A cost curve with a kink, not a reversal
The first point to grasp is that the underlying technology‑driven cost trend has not disappeared; it has been temporarily overshadowed by macro‑economic conditions. Analysis of European wind from Ember shows that multi‑year learning effects left offshore wind substantially cheaper per megawatt‑hour in 2021 than a decade earlier, even before the most recent turbine upratings feed fully into averages. The 2023–2024 uptick in offshore LCOE reflects higher material, logistics and financing costs rather than a loss of technical efficiency. In other words, the slope of the curve remains downward over the long term, but with a visible kink where macro conditions and under‑priced contracts collided.
Those older, aggressively priced contracts are now working through the system. Several analyses of European auction results note that some zero‑subsidy and very low‑strike‑price bids, submitted when capital was cheaper and inflation subdued, have become marginal or uneconomic as costs shifted. That is not an argument against the sector; it is a reminder that auction design and risk transfer matter as much as turbine size for delivered cost. The North Sea, where project sizes and capital intensity are highest, has been the place where those pressures surfaced first.
Auctions as stress tests — and learning tools
The UK’s Contracts for Difference (CfD) scheme offers a clear illustration. Allocation Round 5 (AR5) failed to secure any new offshore wind projects, with industry pointing to an administrative strike price that no longer reflected post‑inflation project economics. The government’s response was not to step back from offshore targets but to reprice and refine the mechanism. For AR6, the maximum administrative strike price for offshore wind was raised by 66%, from 44 to 73 pounds per megawatt‑hour, and offshore wind was given its own dedicated auction “pot”. The result was a strong recovery: AR6 awarded contracts for about 5 GW of offshore wind capacity as part of a 9.6 GW clean‑energy package, reversing the previous round’s shortfall.
Germany’s experience points to a different auction risk: negative bidding. Under new rules, multiple zero‑subsidy bids triggered negative bidding rounds in which developers effectively paid for seabed rights, pushing costs onto consumers and an already stretched supply chain. Subsequent expert reviews and industry feedback warn that uncapped negative bidding can undermine project economics and erode the very supply chain policymakers are trying to scale. Here, too, the response has been adjustment rather than abandonment, with calls to cap negative bids, refine pre‑inspection processes and ensure that auction design aligns long‑term system value with developer and OEM viability.
Why the bullish case for North Sea auctions still holds
Global auction data suggest that the turbulence of the last two years is being treated as a calibration phase. GWEC’s Q1 2025 auctions update notes that nearly 40 GW of wind capacity was awarded globally in that quarter alone, even if that was around a third less than the previous quarter as some jurisdictions slowed tenders to reset terms.

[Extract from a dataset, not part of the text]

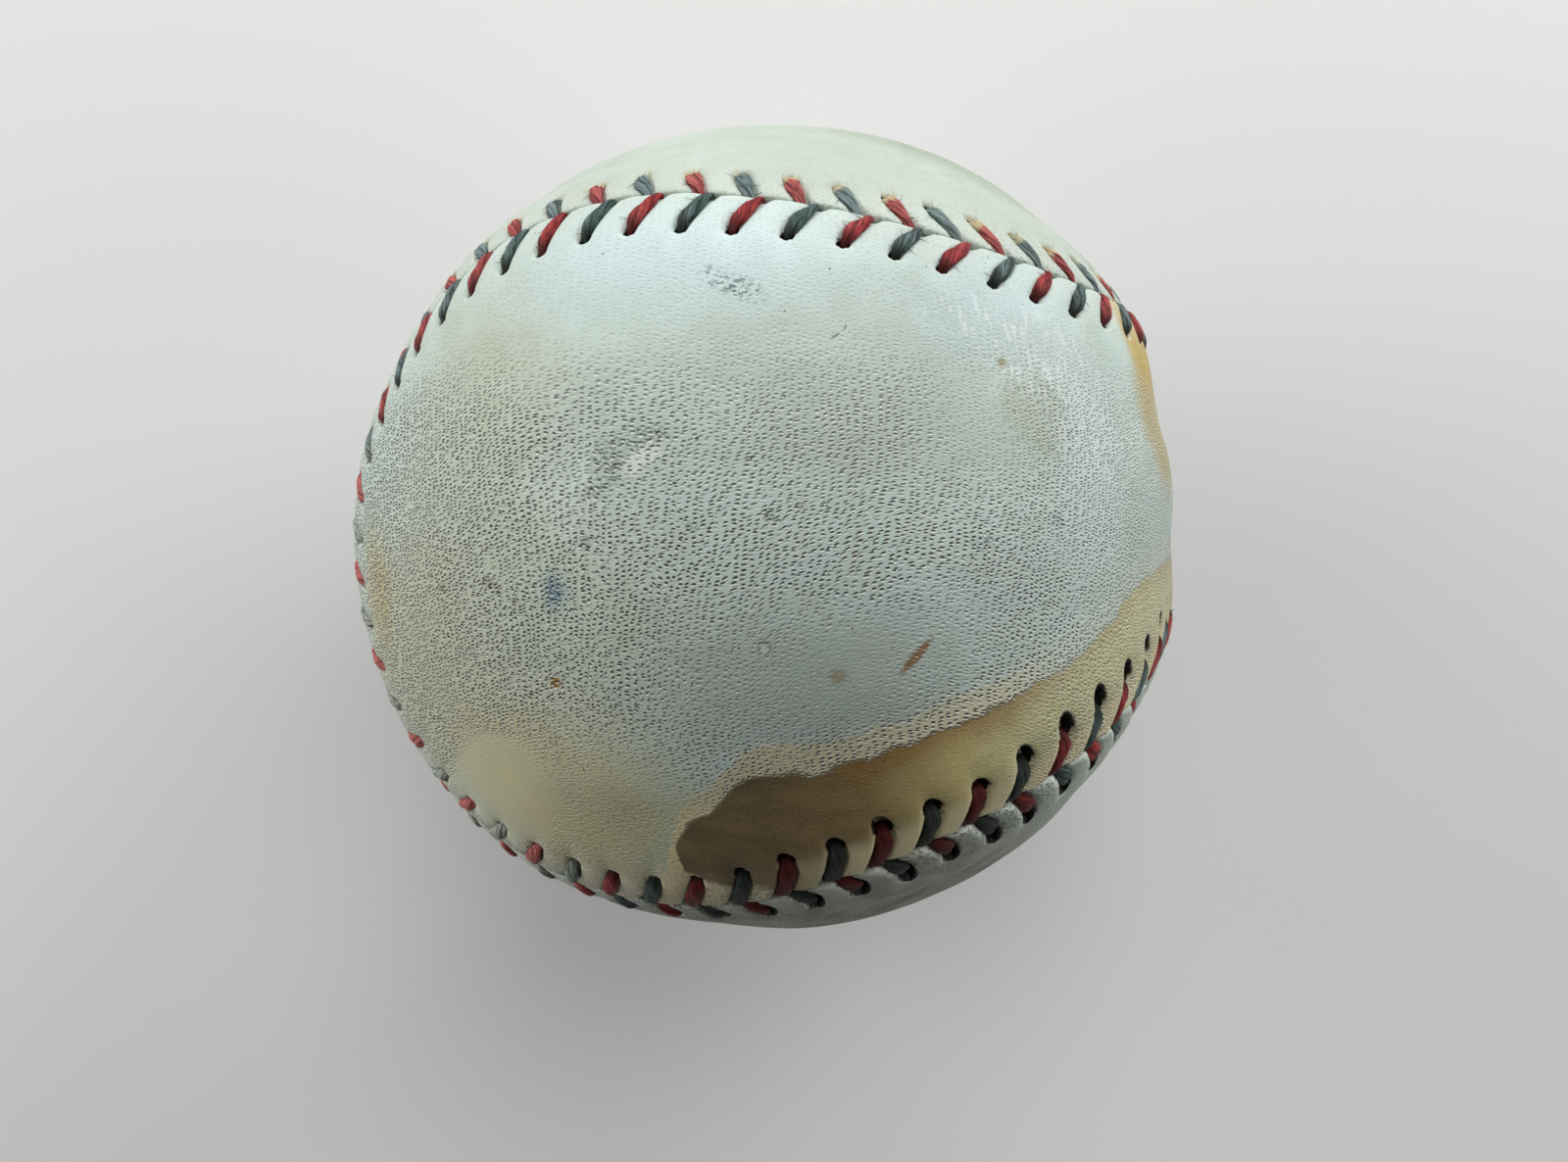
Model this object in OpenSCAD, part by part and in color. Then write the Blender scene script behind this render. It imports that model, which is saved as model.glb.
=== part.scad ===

In Europe, fresh rounds and revised frameworks are still bringing new offshore projects to market, albeit at higher but more realistic strike prices that reflect current input costs and financing conditions. For investors, this is a healthier signal than headline‑grabbing zero‑subsidy bids that cannot survive a modest shift in the cost of capital.
Crucially, cost and auction dynamics sit within a broader structural context. The EU Blue Economy report for 2025 shows offshore wind capacity in the bloc reaching nearly 19 GW by the end of 2023, with strong year‑on‑year additions despite the cost shock. Regional market analyses project Europe’s offshore‑energy market growing from around 54 GW of capacity in the mid‑2020s to roughly 136 GW by 2031, a compound growth rate of just over 20%. That growth is anchored by long‑term decarbonisation and security‑of‑supply goals that require large volumes of firmed renewable power from resource‑rich basins like the North Sea.
From Defoes’ perspective, the right stance is confident but discriminating. Offshore wind in the North Sea is not returning to the era of ever‑cheaper bids detached from underlying risk; it is moving into a more mature phase where auction design, inflation indexing, seabed‑rights payments and supply‑chain health are explicit parts of the price. The bullish case rests not on ignoring the cost kink, but on recognising that governments and developers are re‑engineering auction mechanisms so that the next wave of North Sea projects is bankable at today’s input costs and robust to future macro jolts. For disciplined capital, the opportunity lies in tracking where those design changes are most credible — and where auction outcomes align with a sustainable cost of energy rather than the lowest headline bid.